■ Work instructions ■
Reproduce exactly the opening lines of the listing, stopping after the line that contains "from math import asin, degrees" and including it.

■ Available data ■
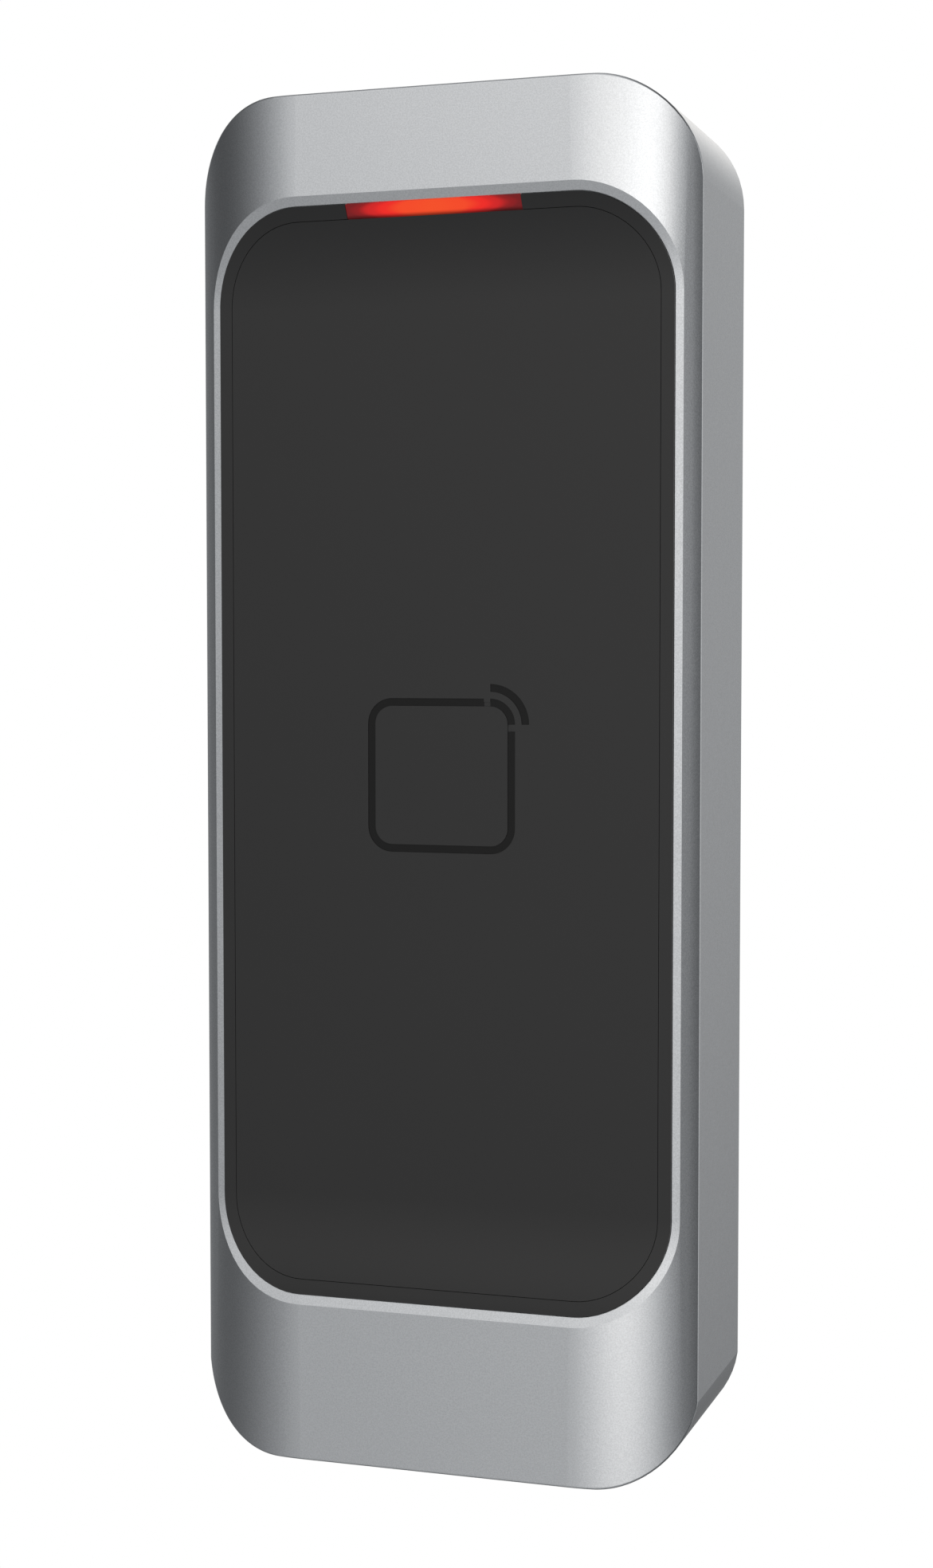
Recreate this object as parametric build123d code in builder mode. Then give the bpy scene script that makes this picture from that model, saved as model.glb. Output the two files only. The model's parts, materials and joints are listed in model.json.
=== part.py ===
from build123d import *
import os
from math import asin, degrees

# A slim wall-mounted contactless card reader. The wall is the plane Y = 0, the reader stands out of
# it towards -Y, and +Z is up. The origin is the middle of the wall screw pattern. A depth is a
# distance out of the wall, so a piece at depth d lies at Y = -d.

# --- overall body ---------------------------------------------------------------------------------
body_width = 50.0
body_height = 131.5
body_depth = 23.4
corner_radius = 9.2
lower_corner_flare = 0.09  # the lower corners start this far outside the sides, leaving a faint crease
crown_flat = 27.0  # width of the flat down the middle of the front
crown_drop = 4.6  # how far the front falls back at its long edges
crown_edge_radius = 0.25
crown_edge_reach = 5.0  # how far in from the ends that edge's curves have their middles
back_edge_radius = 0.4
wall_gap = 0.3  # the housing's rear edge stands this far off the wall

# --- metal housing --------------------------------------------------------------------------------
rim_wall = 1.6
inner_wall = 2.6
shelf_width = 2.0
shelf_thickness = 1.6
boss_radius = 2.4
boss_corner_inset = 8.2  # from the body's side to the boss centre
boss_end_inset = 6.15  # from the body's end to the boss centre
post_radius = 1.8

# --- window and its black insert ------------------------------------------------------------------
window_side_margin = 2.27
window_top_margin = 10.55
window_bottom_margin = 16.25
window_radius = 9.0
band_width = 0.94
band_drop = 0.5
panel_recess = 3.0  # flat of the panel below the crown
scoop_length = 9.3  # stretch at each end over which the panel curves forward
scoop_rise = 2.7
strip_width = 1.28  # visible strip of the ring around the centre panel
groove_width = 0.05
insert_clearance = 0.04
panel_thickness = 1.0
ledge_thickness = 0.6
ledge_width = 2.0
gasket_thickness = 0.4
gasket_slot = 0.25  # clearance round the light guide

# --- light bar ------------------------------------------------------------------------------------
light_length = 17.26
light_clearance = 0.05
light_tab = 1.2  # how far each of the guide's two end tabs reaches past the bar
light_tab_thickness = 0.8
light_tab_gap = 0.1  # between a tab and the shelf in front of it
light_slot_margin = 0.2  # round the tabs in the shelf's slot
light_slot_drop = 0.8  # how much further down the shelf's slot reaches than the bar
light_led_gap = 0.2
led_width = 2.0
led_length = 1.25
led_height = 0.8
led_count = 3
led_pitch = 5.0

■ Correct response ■
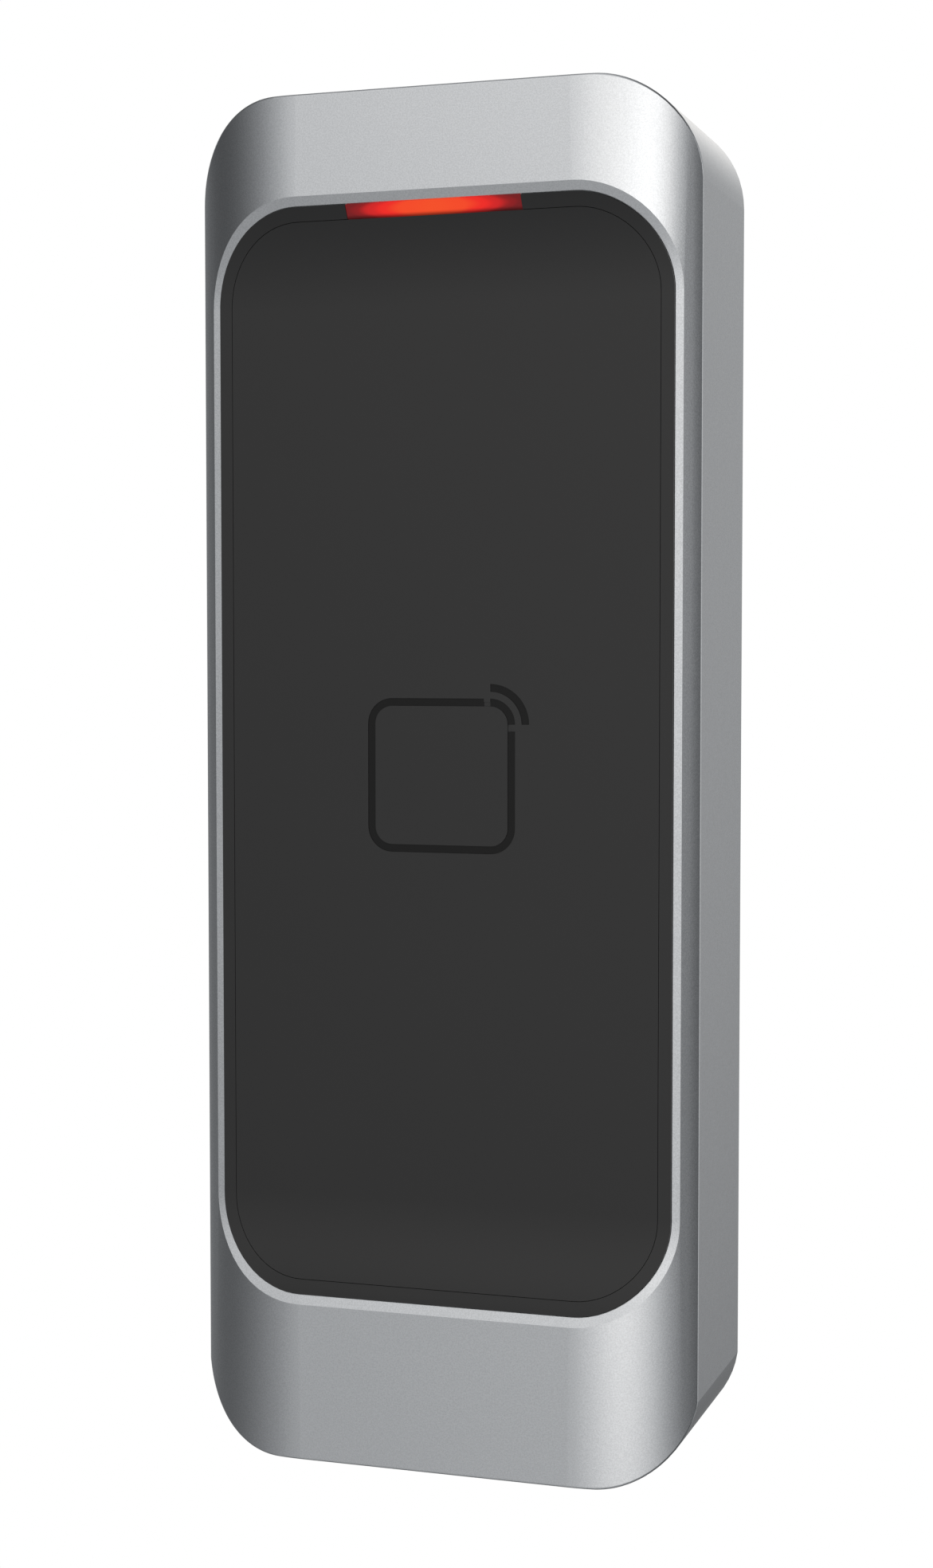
Recreate this object as parametric build123d code in builder mode. Then give the bpy scene script that makes this picture from that model, saved as model.glb. Output the two files only. The model's parts, materials and joints are listed in model.json.
=== part.py ===
from build123d import *
import os
from math import asin, degrees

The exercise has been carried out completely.